Over time, you build a library of ready‑made reliability experiments that stress‑test:
- Technical redundancy and failover paths
- Decision‑making under incomplete information
- Communication channels under load
Blending chaos engineering concepts with the analog format ensures that your tabletop isn’t just storytelling; it’s structured experimentation.
Building Muscle Memory (Not Just Knowledge)
Slide‑based incident training often focuses on knowledge transfer:
- “Here’s our incident lifecycle.”
- “Here are the escalation paths.”
- “Here’s a checklist.”
The wind‑up garden focuses on muscle memory and shared intuition:
- People feel what it’s like when comms lag behind technical actions.
- They practice saying “I don’t know yet” and still making decisions.
- They learn to spot early warning signs in the physical model that mirror real metrics.
Because the exercises are memorable, concrete, and slightly playful, the lessons tend to stick.
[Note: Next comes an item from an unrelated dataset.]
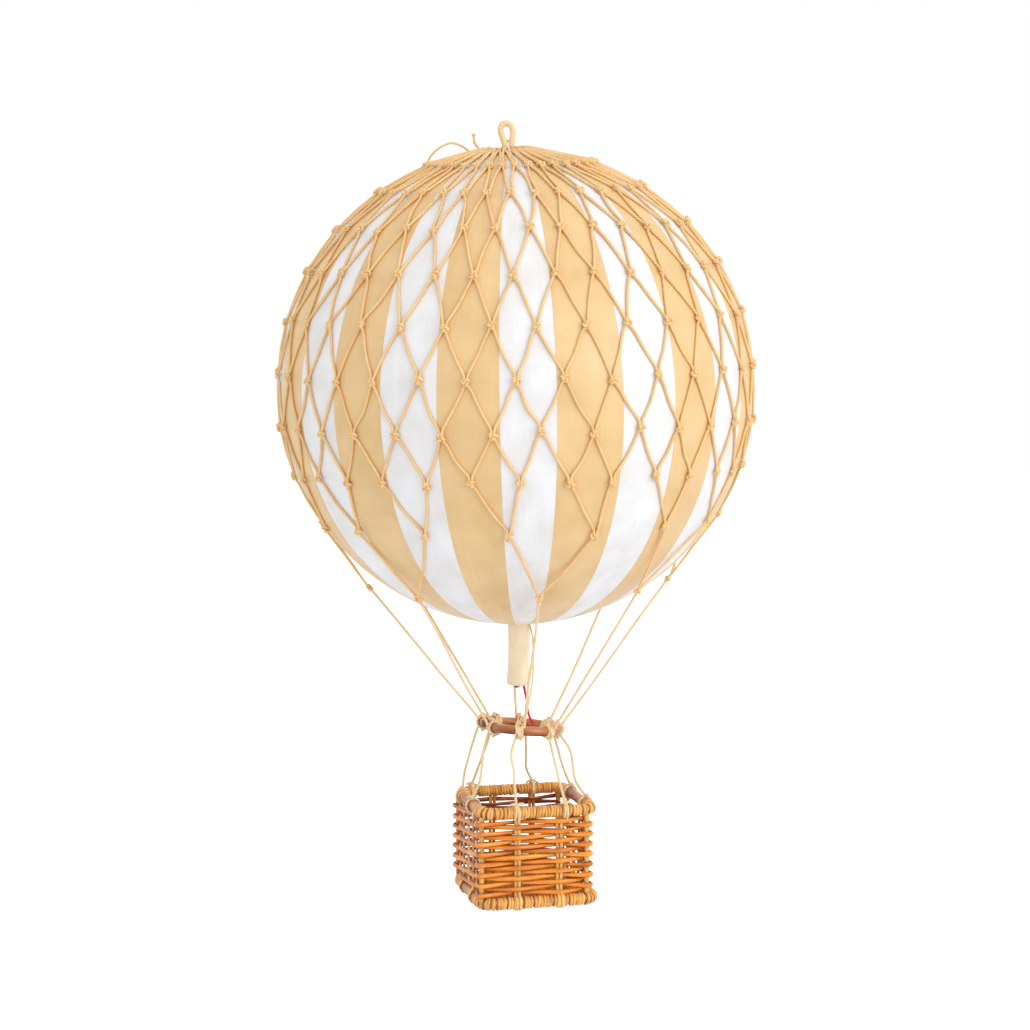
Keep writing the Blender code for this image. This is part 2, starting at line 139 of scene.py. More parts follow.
def smooth_run(points: Sequence[np.ndarray], steps: int, closed: bool = False) -> np.ndarray:
    """Runs a smooth curve through points.

    Args:
        points: What the curve passes through.
        steps: Samples from each point to the next.
        closed: Whether the last point leads back to the first.

    Returns:
        The samples, one in each row.
    """
    knots = np.array(points, float)
    if closed:
        ends = np.vstack((knots[-1:], knots, knots[:2]))
    else:
        ends = np.vstack((2 * knots[:1] - knots[1:2], knots, 2 * knots[-1:] - knots[-2:-1]))
    share = (np.arange(steps) / steps)[:, None]
    parts = []
    for before, first, second, after in zip(ends, ends[1:], ends[2:], ends[3:]):
        lead = (second - before) / 2
        trail = (after - first) / 2
        square = 3 * (second - first) - 2 * lead - trail
        cube = 2 * (first - second) + lead + trail
        parts.append(first + lead * share + square * share**2 + cube * share**3)
    if not closed:
        parts.append(knots[-1:])
    return np.vstack(parts)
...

When a real pager goes off, someone will recall:
“This looks like the partial failure we rehearsed. Last time, the fix wasn’t at the edge; it was deep in the dependency chain.”
That remembered pattern can save minutes or hours.
Conclusion: Wind It Up, Watch It Stall, Learn Together
Reliability is often taught as charts, SLO math, and architecture diagrams. Those matter, but they don’t always change behavior under pressure.
An Analog Incident Story Wind‑Up Garden turns reliability practice into something you can see, touch, and feel. By hand‑cranking a paper model of your systems, you:
- Expose invisible failure modes in a shared, physical space.
- Experiment with different “textures” of failure and operational friction.
- Integrate chaos engineering ideas into approachable tabletop drills.
- Build real muscle memory for recognizing, triaging, communicating, and fixing incidents.
If your current incident training feels dry or ineffective, try going analog. Spread the architecture across a table. Put tokens in people’s hands. Wind up the system and watch where it jams.
That’s where your reliability practice should begin.